Iwan Asnawi : Le régime militaire du Général Suharto a initié un projet catastrophique pour le pays à partir d’une politique de transmigration, afin de faire se déplacer les populations entre les îles. L’idée était de bénéficier d’une main-d’œuvre sur place pour couper des arbres. Des pans entiers de forêts ont été détruits, des rivières polluées et asséchées pour des plantations d’huile de palme. La monoculture a tué la biodiversité. Du sud à l’ouest de Sumatra, il ne reste plus que les parcs nationaux Kerinci Seblat et Tembilang, qui sont encore menacés. La solution est d’empêcher la déforestation en faisant appliquer la loi qu’usurpent les industries criminelles. C’est ce contre quoi lutte le Président Jokowidodo, en encourageant également les petits agriculteurs à conserver leurs terres.

 

Happinez : De quelle(s) façon(s) pouvons-nous agir à notre échelle individuelle, depuis la France, pour contrebalancer cette déforestation et accompagner au contraire un mouvement de reforestation ?

Iwan Asnawi :  Au niveau individuel, en tant que consommateur, on a un pouvoir d’action. Je pense qu’il ne faut pas hésiter à s’en servir. Pour aider à lutter contre la déforestation dans mon pays, il est important de ne pas consommer des produits contenant de l’huile de palme : des produits alimentaires comme le Nutella, mais également tous produits cosmétiques contenant une telle substance.
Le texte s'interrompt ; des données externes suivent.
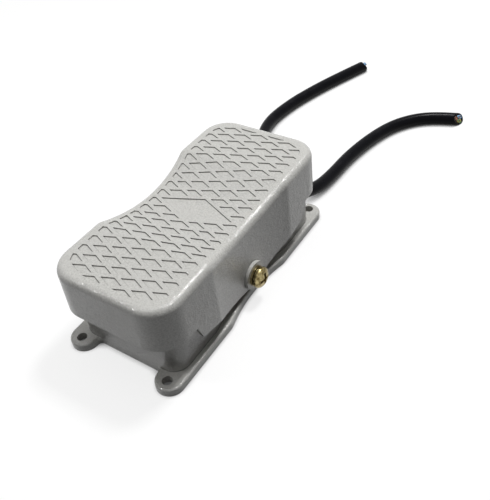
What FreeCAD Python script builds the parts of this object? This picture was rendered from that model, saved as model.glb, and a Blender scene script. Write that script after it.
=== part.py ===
"""Foot switch with a two-way rocking pedal, in millimetres.

A cast base tray with four mounting lugs carries a hollow cast pedal on two side screws. Pressing either
end of the pedal works the snap-action switch under that end. X is across, +Y runs to the cable end and
+Z is up. The origin is the centre of the base's underside.
"""
import FreeCAD
import Part
import math
import os

V = FreeCAD.Vector
OUT = "parts"

# Pedal casting
pedal_half_length = 72.0
pedal_half_width = 34.0
pedal_waist_depth = 3.5
pedal_corner_radius = 15.0
pedal_wall = 2.5
pedal_top_thickness = 3.0
pedal_top_z = 51.4
pedal_rim_radius = 3.6
pedal_draft = 1.5
waist_half_length = 35.0
waist_blend_radius = 8.0

# Base casting, inside the pedal
base_end_clearance = 4.0
base_side_clearance = 0.5
base_waist_depth = 3.8
base_corner_radius = 8.5
base_wall = 2.6
base_height = 33.0
floor_thickness = 3.0
foot_relief = 1.0
foot_land = 7.0

# Mounting flange and its lugs
flange_thickness = 4.5
flange_reach = 3.4
flange_waist_depth = 3.4
flange_waist_half_length = 27.0
flange_edge_radius = 1.2
lug_radius = 7.4
lug_reach = 9.9
lug_root_radius = 2.2
lug_hole_radius = 2.6
lug_hole_outset = 4.5

# Dished top of the pedal
dish_depth = 5.7
dish_half_length = 36.5
dish_blend_radius = 12.0

# Lower edge of the pedal's skirt
skirt_centre_z = 6.0
skirt_slope = 0.24
skirt_step_y = 48.2
skirt_step_run = 2.9
skirt_end_z = 26.3
skirt_tip_z = 26.8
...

Parallèlement, soutenir des modèles d’économie qui ne massacrent plus nos forêts est important, tout comme le soutien aux agriculteurs locaux qui ont des projets individuels de replantation.

 

Happinez : Comment êtes-vous passé du métier d’avocat à celui de guérisseur ?
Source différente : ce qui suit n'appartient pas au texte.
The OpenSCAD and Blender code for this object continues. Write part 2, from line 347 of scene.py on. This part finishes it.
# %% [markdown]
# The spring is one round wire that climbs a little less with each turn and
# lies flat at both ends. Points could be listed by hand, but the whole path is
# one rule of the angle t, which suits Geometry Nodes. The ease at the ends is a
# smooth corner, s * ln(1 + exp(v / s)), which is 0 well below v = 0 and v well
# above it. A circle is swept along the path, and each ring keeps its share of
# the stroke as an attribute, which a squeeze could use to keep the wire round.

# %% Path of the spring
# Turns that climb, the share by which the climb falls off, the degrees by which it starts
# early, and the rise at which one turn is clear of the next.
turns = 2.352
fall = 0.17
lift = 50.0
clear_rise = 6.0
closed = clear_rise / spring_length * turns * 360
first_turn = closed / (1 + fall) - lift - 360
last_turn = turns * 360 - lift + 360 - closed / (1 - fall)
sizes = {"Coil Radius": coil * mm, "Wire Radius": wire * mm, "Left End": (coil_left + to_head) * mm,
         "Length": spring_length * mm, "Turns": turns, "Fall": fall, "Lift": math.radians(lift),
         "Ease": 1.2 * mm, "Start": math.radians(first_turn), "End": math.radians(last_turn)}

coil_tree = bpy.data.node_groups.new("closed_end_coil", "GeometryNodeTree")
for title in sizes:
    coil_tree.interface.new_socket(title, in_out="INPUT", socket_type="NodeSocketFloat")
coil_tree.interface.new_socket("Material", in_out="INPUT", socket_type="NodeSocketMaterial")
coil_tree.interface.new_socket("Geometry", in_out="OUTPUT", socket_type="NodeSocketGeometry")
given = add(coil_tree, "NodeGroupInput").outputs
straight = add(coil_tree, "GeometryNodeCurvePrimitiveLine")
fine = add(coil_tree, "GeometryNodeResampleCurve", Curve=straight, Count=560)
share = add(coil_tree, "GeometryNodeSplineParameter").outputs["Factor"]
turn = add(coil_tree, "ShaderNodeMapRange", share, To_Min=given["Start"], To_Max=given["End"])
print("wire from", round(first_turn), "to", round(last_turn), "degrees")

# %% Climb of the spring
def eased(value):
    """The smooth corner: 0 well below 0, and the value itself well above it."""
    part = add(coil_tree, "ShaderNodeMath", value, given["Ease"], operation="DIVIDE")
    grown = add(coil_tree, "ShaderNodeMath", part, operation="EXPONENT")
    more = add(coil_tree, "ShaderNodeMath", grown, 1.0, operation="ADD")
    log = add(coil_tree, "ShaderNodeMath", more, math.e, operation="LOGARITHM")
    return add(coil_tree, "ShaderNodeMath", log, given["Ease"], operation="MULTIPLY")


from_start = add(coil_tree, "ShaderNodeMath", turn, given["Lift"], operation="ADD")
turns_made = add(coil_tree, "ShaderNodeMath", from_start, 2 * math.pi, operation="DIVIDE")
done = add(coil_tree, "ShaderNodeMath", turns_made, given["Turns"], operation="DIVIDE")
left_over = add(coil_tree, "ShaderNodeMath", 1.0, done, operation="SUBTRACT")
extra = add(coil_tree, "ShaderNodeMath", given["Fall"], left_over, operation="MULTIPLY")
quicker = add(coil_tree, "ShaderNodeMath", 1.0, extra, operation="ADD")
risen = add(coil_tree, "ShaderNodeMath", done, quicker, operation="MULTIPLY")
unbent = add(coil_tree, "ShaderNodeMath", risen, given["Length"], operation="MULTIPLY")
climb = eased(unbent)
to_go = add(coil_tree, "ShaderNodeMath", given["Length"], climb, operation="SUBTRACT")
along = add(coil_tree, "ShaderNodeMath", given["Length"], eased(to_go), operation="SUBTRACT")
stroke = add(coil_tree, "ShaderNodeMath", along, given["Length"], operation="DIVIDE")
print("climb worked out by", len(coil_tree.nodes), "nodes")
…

Iwan Asnawi : Quand je suis arrivé en Suisse, j’étais avocat, mais le diplôme n’est pas le même d’un pays à l’autre et j’aurais dû reprendre mes études pour avoir des équivalences. À l’Université de Berne, ils ont accepté de m’accorder seulement trois semestres d’équivalence, ce qui signifie que j’aurais dû étudier encore trois ans, plus deux ans de stages. Or, à 29 ans, je n’en n’avais aucune envie, et ce d’autant plus que je venais de me marier et allait fonder une famille. De plus, j’avais depuis longtemps déjà reçu des signes que j’étais guérisseur, et je sentais que le moment était venu pour moi de m’y consacrer pleinement. Quand j’avais seulement quatre ans, ma grand-mère m’a demandé une fois de passer ma main droite sur le haut de sa tête, côté gauche. C’est ainsi que j’ai commencé tout petit, puis au contact de la nature dans laquelle je vivais en immersion, à développer mes dons, même si je n’y croyais pas. Quel que soit mon métier, journaliste, écrivain, activiste ou avocat, je sais maintenant que je serai toujours guérisseur, c’est ainsi, c’est mon destin.

 

Happinez : Pourriez-vous décrire la manière dont vous guérissez ? Avez-vous une technique ? Un savoir-faire hérité d’une tradition ?

Iwan Asnawi :  Il m’est très difficile pour ne pas dire impossible de répondre à cette question. C’est un mystère que l’on acquière par la nature qui nous choisit. Beaucoup de choses restent encore énigmatiques pour moi, même si d’autres, comme l’utilisation des plantes, m’ont été enseignées par ma grand-mère. Comme je l’explique dans mon livre, ma méthode pour me connecter à l’Univers est très personnelle et je risquerais d’apporter davantage de confusion en vous l’exposant en quelques lignes. Pire, je n’ai pas envie d’être pris pour un charlatan ou un fou, comme je sais que cela peut arriver si on extrait du contexte ce que je relate, et ce qui est loin d’être le cas ici. Je comprends et je respecte les cultures qui ne sont pas les miennes. Mais comme je ne veux pas être mal compris, je préfère, comme dans les traditions orales dont je suis issu, garder mon savoir et l’utiliser en pratique. J’ai promis à mes ancêtres que j’aiderai les gens avec mon don, et c’est ce que je veux par-dessus tout continuer à faire.